_Records shown:_
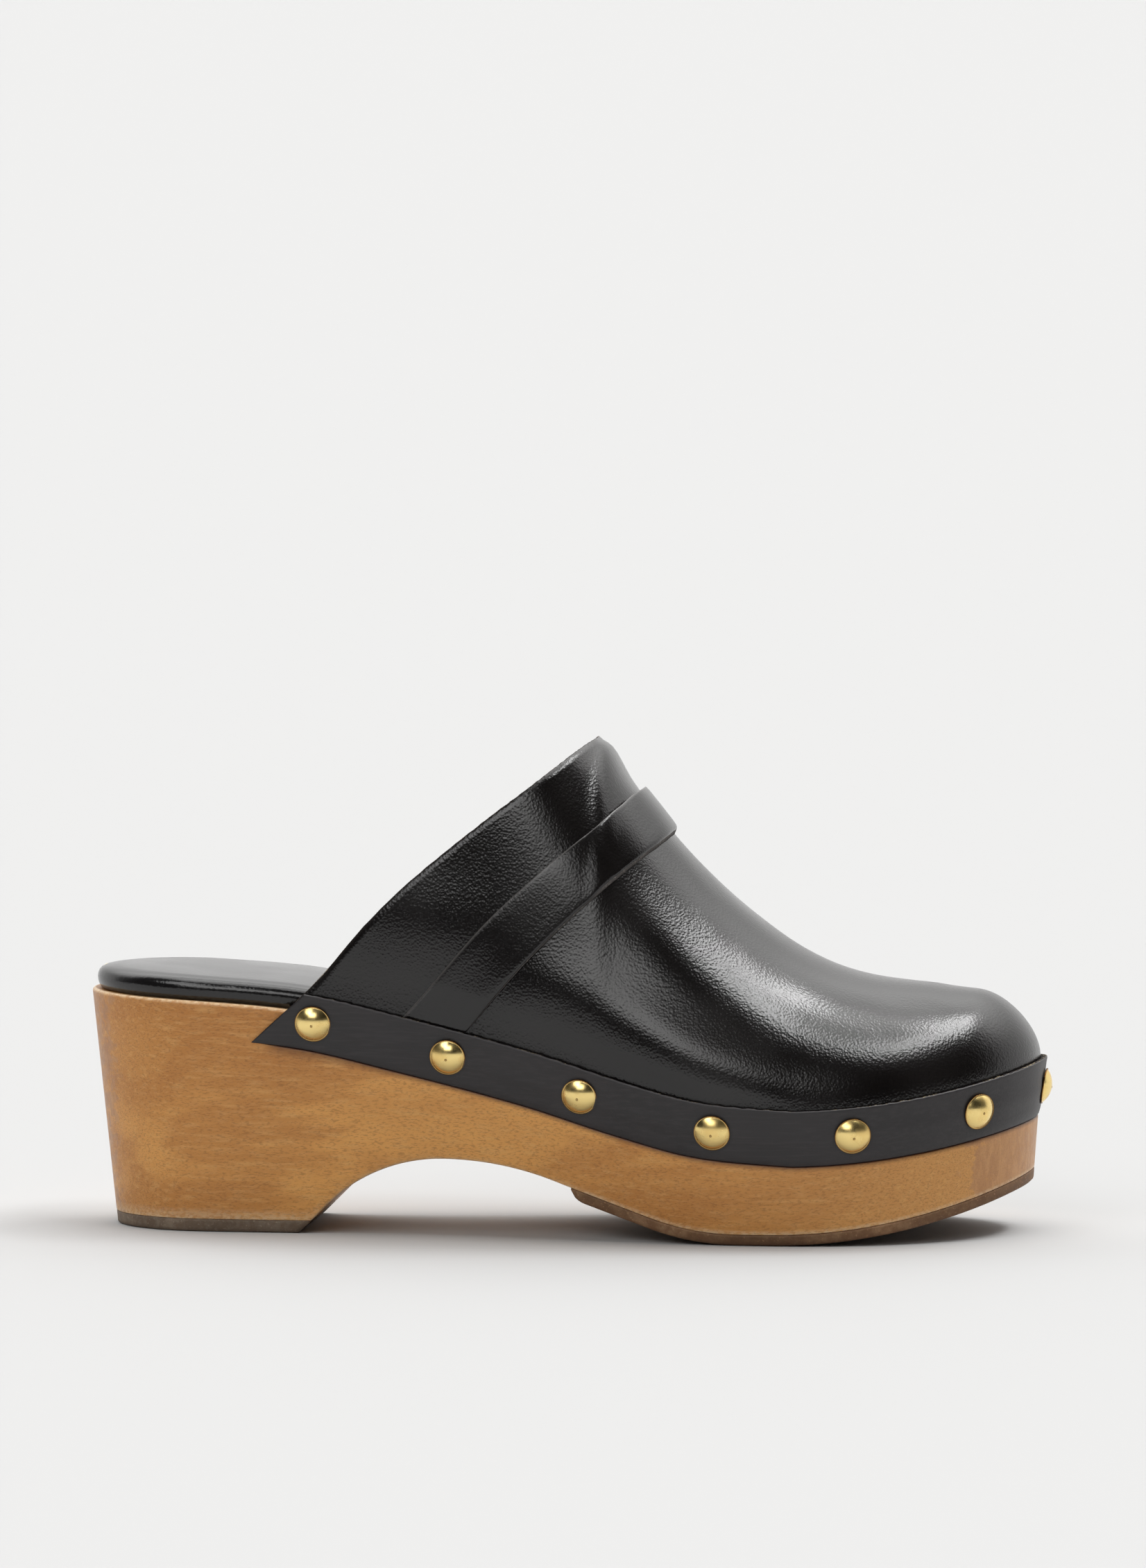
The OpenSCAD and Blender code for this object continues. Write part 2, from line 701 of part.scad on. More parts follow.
module rand_studs() {
    pip_r = 0.55;
    dome_r = (pow(stud_d / 2, 2) + pow(stud_rise, 2)) / (2 * stud_rise);
    dome_angle = asin(stud_d / 2 / dome_r);
    dome_steps = 7;
    dome = [for (i = [1 : dome_steps])
        let (a = dome_angle * (1 - i / dome_steps))
        [dome_r * sin(a), stud_rise - dome_r * (1 - cos(a))]];
    color("#d9b64e")
        at_studs() {
            rotate_extrude($fn = 36)
                polygon(concat(
                    [[0, -stud_shank_l], [stud_shank_r, -stud_shank_l + 3], [stud_shank_r, 0.1]],
                    [[stud_d / 2 - 0.3, 0.1]],
                    dome
                ));
            translate([0, 0, stud_rise - 0.1])
                cylinder(r = pip_r, h = 0.2, $fn = 20);
        }
}

module lasting_tacks() {
    color("#8f8f8d")
        at_lasting_tacks() {
            cylinder(r = lasting_head_r, h = lasting_head_t, $fn = 20);
            translate([0, 0, -lasting_tack_l])
                cylinder(r = lasting_tack_r, h = lasting_tack_l, $fn = 16);
        }
}

wood_sole();
heel_top_piece();
forefoot_outsole();
heel_nails();
outsole_tacks();
insole_board();
footbed_foam();
footbed_cover();
vamp();
toe_puff();
topline_tape();
upper_lining();
instep_band();
lasting_tacks();
rand_strip();
rand_studs();
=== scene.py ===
"""A heeled clog: carved wooden sole, closed leather upper with an instep band, and a studded rand.

X runs from heel to toe, Y from the outer side of the foot (negative) to the inner side, Z up.
The shape is worked out in millimetres, and turned into metres when a mesh is made.
"""

import math

import bmesh
import bpy
import numpy as np
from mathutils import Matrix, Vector


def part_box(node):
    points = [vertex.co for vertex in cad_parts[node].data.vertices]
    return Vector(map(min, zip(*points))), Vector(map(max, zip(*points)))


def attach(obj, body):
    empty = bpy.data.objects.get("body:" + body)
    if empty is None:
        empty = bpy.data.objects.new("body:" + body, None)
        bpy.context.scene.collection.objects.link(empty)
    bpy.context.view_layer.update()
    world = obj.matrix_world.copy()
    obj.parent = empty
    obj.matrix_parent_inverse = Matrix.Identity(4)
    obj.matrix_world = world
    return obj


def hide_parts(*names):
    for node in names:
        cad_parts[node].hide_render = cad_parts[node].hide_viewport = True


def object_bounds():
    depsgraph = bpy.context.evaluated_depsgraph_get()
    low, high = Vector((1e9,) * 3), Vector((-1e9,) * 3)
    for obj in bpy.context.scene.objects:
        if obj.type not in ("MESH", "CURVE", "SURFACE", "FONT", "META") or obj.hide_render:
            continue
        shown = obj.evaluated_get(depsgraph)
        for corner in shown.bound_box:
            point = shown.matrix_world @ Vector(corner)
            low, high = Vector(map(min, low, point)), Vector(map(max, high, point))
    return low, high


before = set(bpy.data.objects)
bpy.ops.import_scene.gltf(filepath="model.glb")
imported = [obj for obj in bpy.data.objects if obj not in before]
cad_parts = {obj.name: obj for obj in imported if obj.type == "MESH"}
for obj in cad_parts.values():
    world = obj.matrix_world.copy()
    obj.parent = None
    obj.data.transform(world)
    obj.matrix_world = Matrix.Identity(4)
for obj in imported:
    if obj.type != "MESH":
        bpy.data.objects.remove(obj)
CAD_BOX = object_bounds()
MM = 0.001
OUTER, INNER = -1, 1  # side of the little toe, side of the big toe
SEED = 7


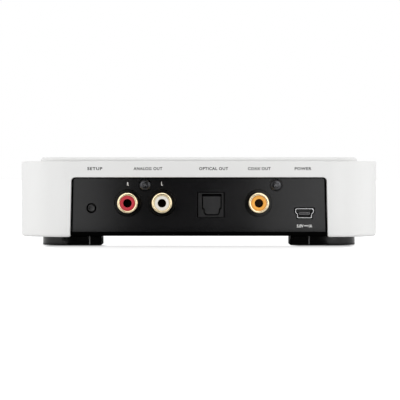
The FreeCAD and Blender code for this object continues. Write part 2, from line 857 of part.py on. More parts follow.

_Instruction:_ Extract the data exactly as given.

_Solution to this problem:_
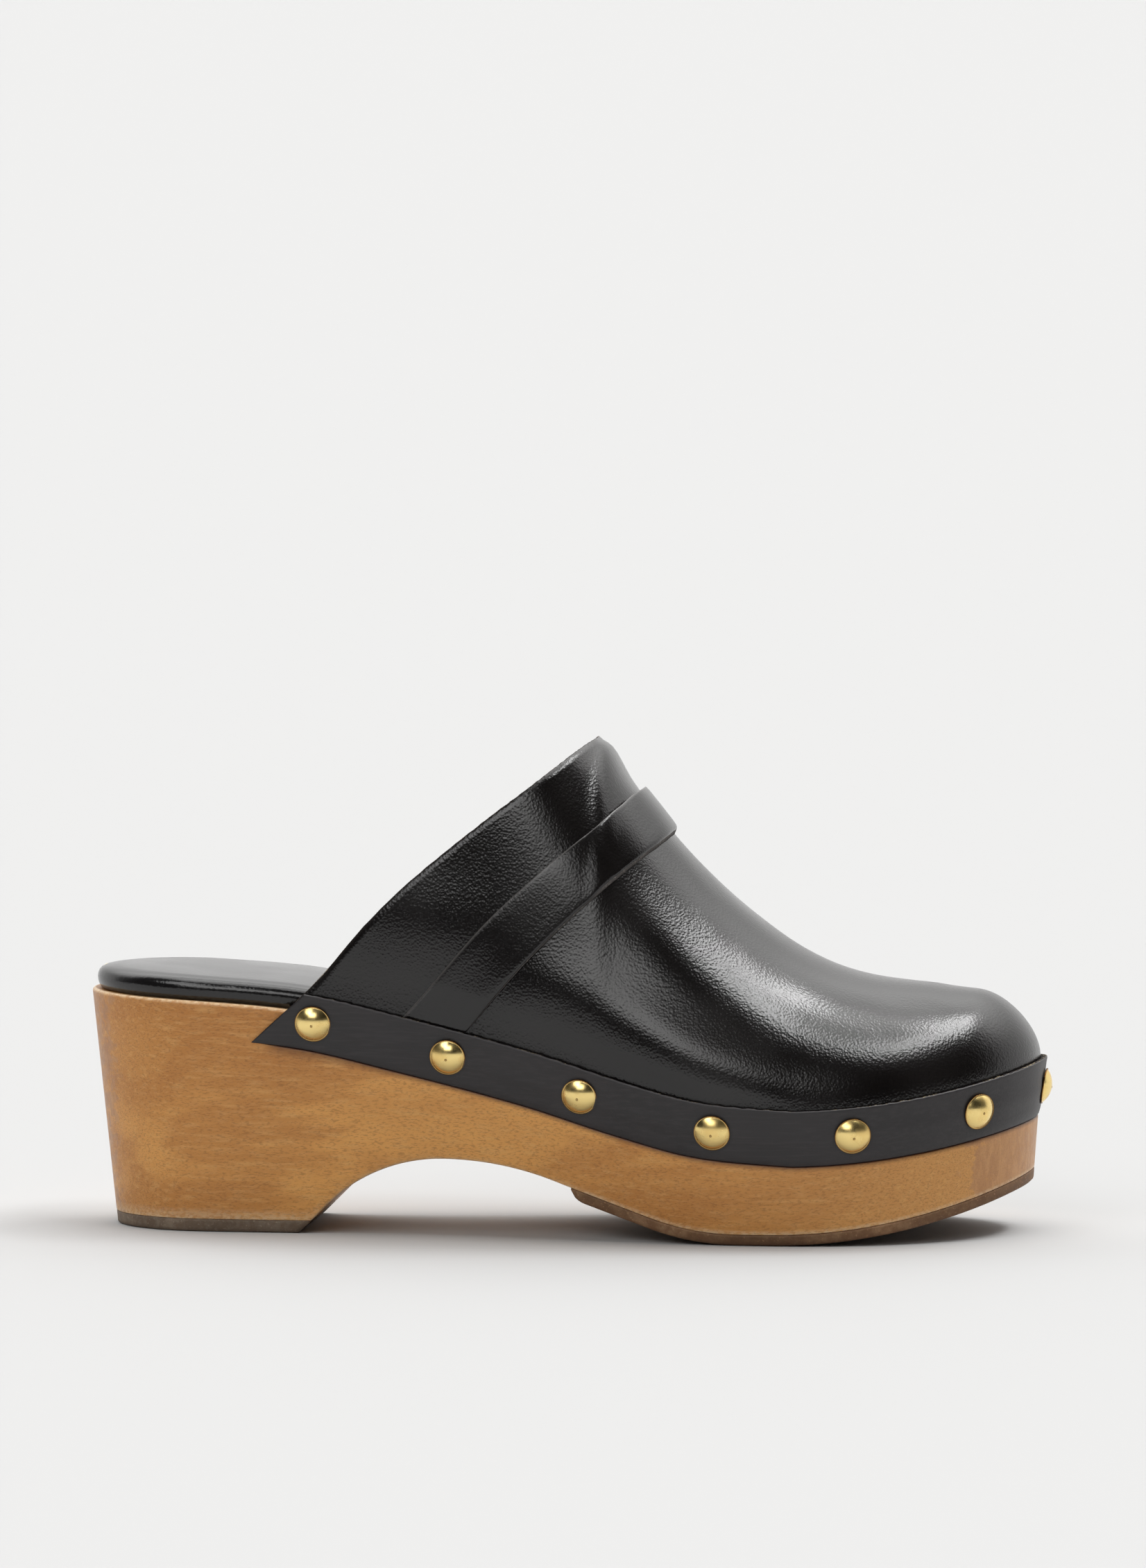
The OpenSCAD and Blender code for this object continues. Write part 2, from line 701 of part.scad on. More parts follow.
module rand_studs() {
    pip_r = 0.55;
    dome_r = (pow(stud_d / 2, 2) + pow(stud_rise, 2)) / (2 * stud_rise);
    dome_angle = asin(stud_d / 2 / dome_r);
    dome_steps = 7;
    dome = [for (i = [1 : dome_steps])
        let (a = dome_angle * (1 - i / dome_steps))
        [dome_r * sin(a), stud_rise - dome_r * (1 - cos(a))]];
    color("#d9b64e")
        at_studs() {
            rotate_extrude($fn = 36)
                polygon(concat(
                    [[0, -stud_shank_l], [stud_shank_r, -stud_shank_l + 3], [stud_shank_r, 0.1]],
                    [[stud_d / 2 - 0.3, 0.1]],
                    dome
                ));
            translate([0, 0, stud_rise - 0.1])
                cylinder(r = pip_r, h = 0.2, $fn = 20);
        }
}

module lasting_tacks() {
    color("#8f8f8d")
        at_lasting_tacks() {
            cylinder(r = lasting_head_r, h = lasting_head_t, $fn = 20);
            translate([0, 0, -lasting_tack_l])
                cylinder(r = lasting_tack_r, h = lasting_tack_l, $fn = 16);
        }
}

wood_sole();
heel_top_piece();
forefoot_outsole();
heel_nails();
outsole_tacks();
insole_board();
footbed_foam();
footbed_cover();
vamp();
toe_puff();
topline_tape();
upper_lining();
instep_band();
lasting_tacks();
rand_strip();
rand_studs();
=== scene.py ===
"""A heeled clog: carved wooden sole, closed leather upper with an instep band, and a studded rand.

X runs from heel to toe, Y from the outer side of the foot (negative) to the inner side, Z up.
The shape is worked out in millimetres, and turned into metres when a mesh is made.
"""

import math

import bmesh
import bpy
import numpy as np
from mathutils import Matrix, Vector


def part_box(node):
    points = [vertex.co for vertex in cad_parts[node].data.vertices]
    return Vector(map(min, zip(*points))), Vector(map(max, zip(*points)))


def attach(obj, body):
    empty = bpy.data.objects.get("body:" + body)
    if empty is None:
        empty = bpy.data.objects.new("body:" + body, None)
        bpy.context.scene.collection.objects.link(empty)
    bpy.context.view_layer.update()
    world = obj.matrix_world.copy()
    obj.parent = empty
    obj.matrix_parent_inverse = Matrix.Identity(4)
    obj.matrix_world = world
    return obj


def hide_parts(*names):
    for node in names:
        cad_parts[node].hide_render = cad_parts[node].hide_viewport = True


def object_bounds():
    depsgraph = bpy.context.evaluated_depsgraph_get()
    low, high = Vector((1e9,) * 3), Vector((-1e9,) * 3)
    for obj in bpy.context.scene.objects:
        if obj.type not in ("MESH", "CURVE", "SURFACE", "FONT", "META") or obj.hide_render:
            continue
        shown = obj.evaluated_get(depsgraph)
        for corner in shown.bound_box:
            point = shown.matrix_world @ Vector(corner)
            low, high = Vector(map(min, low, point)), Vector(map(max, high, point))
    return low, high


before = set(bpy.data.objects)
bpy.ops.import_scene.gltf(filepath="model.glb")
imported = [obj for obj in bpy.data.objects if obj not in before]
cad_parts = {obj.name: obj for obj in imported if obj.type == "MESH"}
for obj in cad_parts.values():
    world = obj.matrix_world.copy()
    obj.parent = None
    obj.data.transform(world)
    obj.matrix_world = Matrix.Identity(4)
for obj in imported:
    if obj.type != "MESH":
        bpy.data.objects.remove(obj)
CAD_BOX = object_bounds()
MM = 0.001
OUTER, INNER = -1, 1  # side of the little toe, side of the big toe
SEED = 7


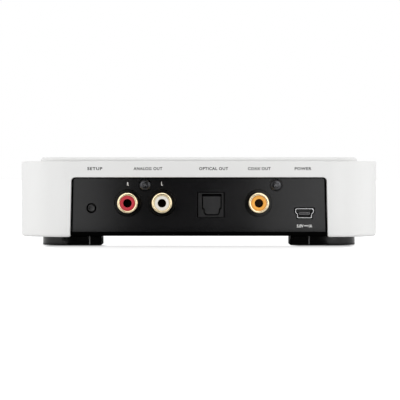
The FreeCAD and Blender code for this object continues. Write part 2, from line 857 of part.py on. More parts follow.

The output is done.